Mohon tunggu...
Achmad Saifullah Syahid
Achmad Saifullah Syahid Mohon Tunggu... Penulis - Penulis

orang-orang cahaya berhimpun di dalam tabung cahaya, tari-menari, di malam yang terang benderang sampai fajar menjelang di cakrawala.

Selanjutnya

Tutup

Humaniora Artikel Utama

Sambal Terasi dan Persatuan Bangsa

2 Februari 2017   13:02 Diperbarui: 2 Februari 2017   17:49 10286
+
Laporkan Konten
Laporkan Akun
Kompasiana adalah platform blog. Konten ini menjadi tanggung jawab bloger dan tidak mewakili pandangan redaksi Kompas.
Lihat foto
Sumber: http://resephariini.com/

Ada kesimpulan menarik yang disampaikan oleh Dr. Annis Catur Adi, ahli gizi dan dosen Universitas Airlangga Surabaya terkait pola konsumsi makanan. Kesimpulan itu diberikan sebagai penutup dari paparan tentang manfaat dan keamanan MSG pada acara Kompasiana Visit Pabrik Ajinomoto, Rabu (1/2).
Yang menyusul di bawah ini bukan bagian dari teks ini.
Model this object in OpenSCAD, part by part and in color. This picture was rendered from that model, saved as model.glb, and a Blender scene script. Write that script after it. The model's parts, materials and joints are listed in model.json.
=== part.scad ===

Namun, kesimpulan itu akan saya sampaikan di bagian akhir tulisan ini. Saya akan “berjalan melingkar” sambil mengagumi aneka jenis makanan di bumi Nusantara. Manusia penghuni kepulauan yang dilintasi oleh garis khatulistiwa ini memang dahsyat soal meracik, meramu, meng-akal-i (dalam konotasi positif) bahan-bahan baku hingga menjadi jajanan khas. Sebut saja misalnya Rondo Royal, Rondo Kemul, Ote-ote, Tahu Brontak, Lemper, Pelikipu, Kucur.

Tentu saja kemampuan saya sangat terbatas apalagi harus menyebut jajanan khas setiap daerah. Belum lagi soal makanan khas—termasuk aneka sambal dan terasi yang digunakan, saya baru sekadar penggembira dalam tema ini.

Peran Terasi dalam Persatuan Bangsa
Aneka jajanan dan makanan boleh berbeda-beda di setiap daerah, tetapi kita disatukan oleh satu kebutuhan bahan yang sama, yaitu terasi—bahan dasar pembuatan sambal. Hingga hari ini terasi bersikap “rendah hati”. Ia dikonotasikan sebagai bahan makanan kelas bawah. Konotasi tentang terasi akan menciptakan gelembung asosiasi di atas kepala kita bahwa ia akrab dengan rakyat miskin, hidup susah, penghasilan pas-pasan. Jusru labeling itulah yang menjadikan terasi sebagai pemersatu strata lapisan masyarakat.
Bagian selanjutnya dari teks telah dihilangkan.